I then stumbled upon this community, which, as a whole, was especially preoccupied with self-discovery and analysis; a lot of the discussions I ended participating in were therapeutic and opportunities to help others with their problems also helped solidify my own beliefs and ideas about myself. There was a huge emphasis on type as well, so I endeavored to learn more about the theory. However, as time went on, I discovered that I became more caught up in the mechanics rather than its application (I was never satisfied; it was like I never knew enough about it) and the more I learned about it, the more disillusioned I became with the way that people used the theory. I found that the people who seemed to have the most information about the theory would twist it to suit their own biases and to satisfy their preferences for their type, as if type somehow defined rather than described them. This prompted me to take a good look at myself and my own understanding of my type and to what end I was doing all this research for. In the end, I realized that knowing my type wasn't what was important; it was the journey of self-questioning and analysis to get where I was that ultimately helped me heal.

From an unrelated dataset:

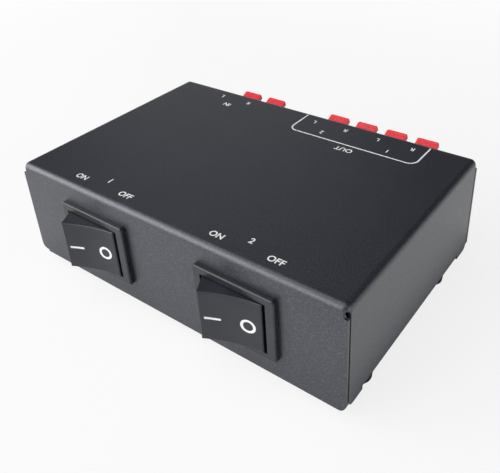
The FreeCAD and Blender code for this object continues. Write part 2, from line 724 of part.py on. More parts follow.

At this point, I don't care about my type. It's arbitrary. I've reached the conclusion that there comes a time when you have to stop questioning and redefining yourself and just live, otherwise, you'll constantly be caught at the drawing board. Identity is developed through experience, not perpetual introspecting.
As for helping me understand other people, it's only acknowledged what I already, intuitively knew; people are different because their perspectives are different. I do better connecting with people on instinct, rather than theoretical basis, because it's already a natural ability of mine. There is no need to over-think it.